Stiamo parlando, per la cronaca, di una Nazionale che ha vinto 4 Mondiali (seconda solo al Brasile, con 5) e 1 Europeo. È quindi, insieme alla Germania, la principale e storica potenza calcistica europea. Va detto che i successi sono ben distribuiti nel tempo e non appartengono tutti al passato remoto. Dopo i Mondiali del 1934 e del 1938 e l’Europeo del 1968, l’Italia ha vinto anche i Mondiali del 1982 e del 2006, ed è arrivata in finale ai Mondiali del 1994 e agli Europei del 2000 e del 2012, e in semifinale nei Mondiali del 1990. Sempre sugli scudi, con qualche fisiologica battuta d’arresto.
In nessuno dei successi più recenti (diciamo dal 1968 in avanti) l’Italia aveva i calciatori più forti. In tutti, però, ha saputo primeggiare per organizzazione tattica e difensiva, sconfiggendo a ripetizione selezioni più attrezzate (la Germania non vince in competizioni ufficiali con l’Italia da molti decenni, mentre con il Brasile c’è più equilibrio).
Nei vincenti Mondiali del 2006 l’Italia subì 2 gol in 7 partite e per la prima volta, o quasi, grazie ad un Mondiale un difensore di ruolo vinse il Pallone d’Oro (Fabio Cannavaro) e un portiere arrivò secondo (Gianluigi Buffon).
Tanto basterebbe per mostrare immenso rispetto alla selezione italiana anche quando essa arrivasse ai grandi appuntamenti con meno talenti individuali del solito, come quest’anno. Ma non basta mai, perché prevale sempre e comunque la retorica anti-italiana, all’esterno come, purtroppo, all’interno. Almeno fino alla prova del campo, che in tantissime occasioni racconta ben altra storia.

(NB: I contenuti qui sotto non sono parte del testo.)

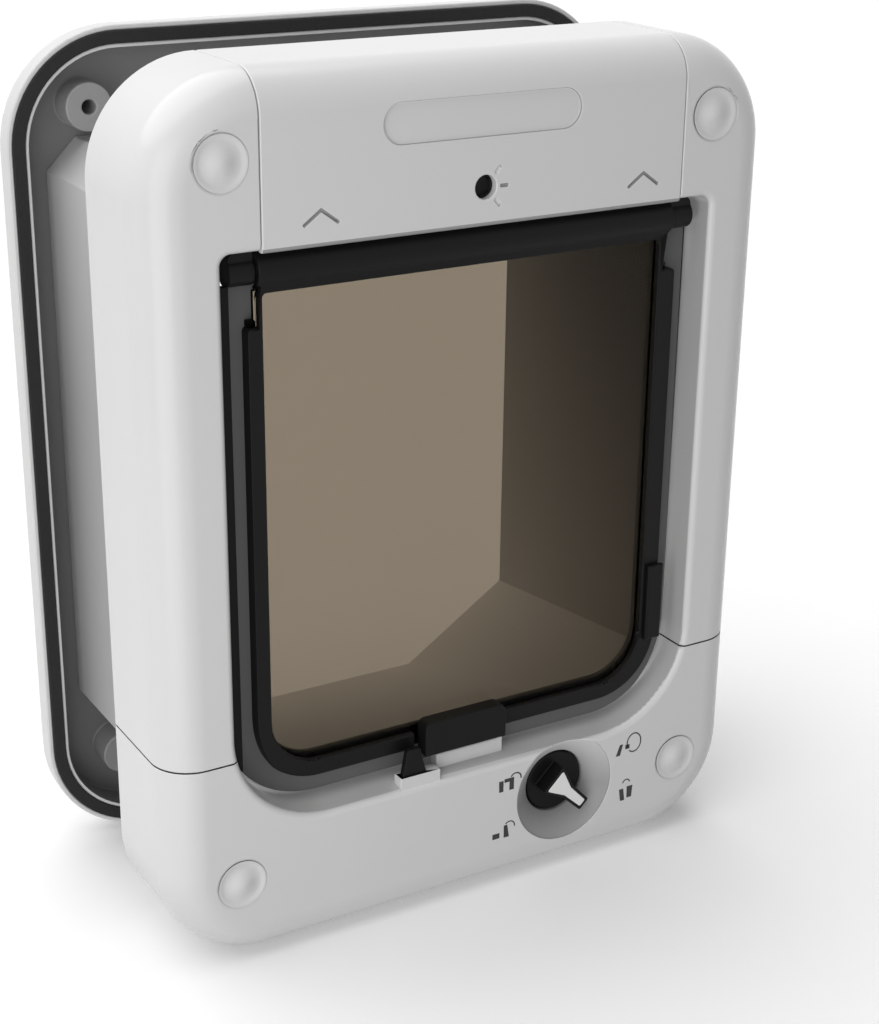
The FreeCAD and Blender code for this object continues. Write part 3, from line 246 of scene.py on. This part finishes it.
# Fine trims of the copies' shapes, as (place in the CAD, place here) pairs in millimetres,
# along x, depth and z.
trims = {
    "battery_cover": [
        {"within": {"z": (205.0, 207.6)}, "z": [(205.7, 204.8), (206.7, 205.3), (207.5, 207.5)]},
        {"within": {"x": (-57.5, -42.0), "z": (211.5, 218.5), "depth": (-1.0, 0.6)},
         "x": [(-55.5, -52.65), (-43.9, -43.25)], "z": [(213.2, 210.9), (217.2, 214.3)]},
        {"within": {"x": (42.0, 57.5), "z": (211.5, 218.5), "depth": (-1.0, 0.6)},
         "x": [(43.9, 46.75), (55.5, 56.15)], "z": [(213.2, 210.9), (217.2, 214.3)]},
    ],
    "flap_frame": [
        {"within": {"z": (0.0, 195.5)}, "x": [(-69.2, -67.3), (-62.0, -62.0), (69.2, 69.2)],
         "depth": [(3.7, 5.4), (9.4, 9.4)],
         "z": [(52.0, 51.1), (58.4, 57.5), (80.0, 80.0), (170.0, 170.0), (186.0, 184.3), (191.7, 191.7)]},
        {"within": {"x": (64.4, 90.0), "z": (190.0, 210.0)}, "x": [(69.2, 64.5)]},
        {"within": {"x": (-90.0, -64.4), "z": (190.0, 210.0)}, "x": [(-69.2, -64.5)]},
    ],
    "side_clip": [{"depth": [(2.2, 3.9), (3.7, 5.4), (9.4, 9.4)]}],
    "flap_seal": [{"x": [(62.6, 62.6), (75.2, 73.5)], "z": [(193.3, 193.3), (194.5, 195.2)]}],
    "hinge_bracket_left": [{"x": [(-75.6, -72.0), (-69.55, -64.85)]}],
    "hinge_bracket_right": [{"x": [(69.55, 64.85), (75.6, 72.0)]}],
    "hinge_pin_left": [{"x": [(-74.7, -70.0), (-63.7, -63.7)]}],
    "hinge_pin_right": [{"x": [(63.7, 63.7), (74.7, 70.0)]}],
    "magnet_holder": [{"x": [(-16.8, -15.0), (-11.2, -11.2), (20.0, 20.0)], "z": [(50.6, 49.4)]}],
    "magnet_keeper": [{"x": [(-11.0, -9.4), (0.0, 0.0), (20.0, 20.0)], "z": [(41.6, 41.6), (48.6, 47.4)]}],
    "keeper_magnet": [{"z": [(43.4, 42.2)]}],
    "latch_bracket": [{"x": [(-25.4, -23.9), (-23.4, -23.4), (-14.6, -14.6), (-11.8, -10.6)],
                       "depth": [(0.3, 0.9), (1.1, 1.1), (5.0, 5.0)], "z": [(40.6, 40.6), (47.0, 45.1)]}],
    "latch_tongue": [
        {"z": [(36.6, 36.6), (45.0, 43.2), (46.0, 44.2), (53.3, 53.3)]},
        {"within": {"z": (52.0, 54.0)}, "x": [(-21.6, -21.4), (-18.4, -17.2)]},
    ],
}

# Painted shadow: the seal is drawn black to the left of this x, in millimetres, for the shadow cast along it
# by the opening's left edge.
sealShadowEdge = {"node": "flap_seal", "x": -69.9}


def trim(bm, rules):
    for rule in rules:
        zone = rule.get("within", {})
        for vertex in bm.verts:
            place = {
                "x": vertex.co.x * 1000,
                "depth": (vertex.co.y - frontFace) * 1000,
                "z": vertex.co.z * 1000,
            }
            if all(low <= place[axis] <= high for axis, (low, high) in zone.items()):
                for axis in place:
                    if axis in rule:
                        place[axis] = remap(place[axis], rule[axis])
                vertex.co = at(place["x"], place["depth"], place["z"])


def smoothCopy(node, bevel):
    # The node's own mesh with its loose triangles joined and its sharp edges softened.
    bm = bmesh.new()
    bm.from_mesh(nodes[node].data)
    bmesh.ops.remove_doubles(bm, verts=bm.verts, dist=joining["distance"])
    bmesh.ops.dissolve_limit(bm, angle_limit=math.radians(joining["flatAngle"]), verts=bm.verts,
                             edges=bm.edges, use_dissolve_boundaries=False)
    trim(bm, trims.get(node, []))
    if node == sealShadowEdge["node"]:
        bmesh.ops.bisect_plane(bm, geom=bm.verts[:] + bm.edges[:] + bm.faces[:], dist=1e-7,
                               plane_co=at(sealShadowEdge["x"], 0, 0), plane_no=(1, 0, 0))
    piece = newPiece(camel(node), bm, bodyOf[node], finishes[slotOf[node]], (node,))
    if bevel:
        softenEdges(piece, bevel)
    return piece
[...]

Ricostruire un’ideologia patriottica è urgente e necessario. Il calcio sia di esempio della pochezza dell’ideologia anti-italiana e anti-patriottica, praticata all’esterno come all’interno dei nostri confini.
Fuori non impareranno mai, perché non possono e non vogliono imparare. Ma noi, quando impareremo?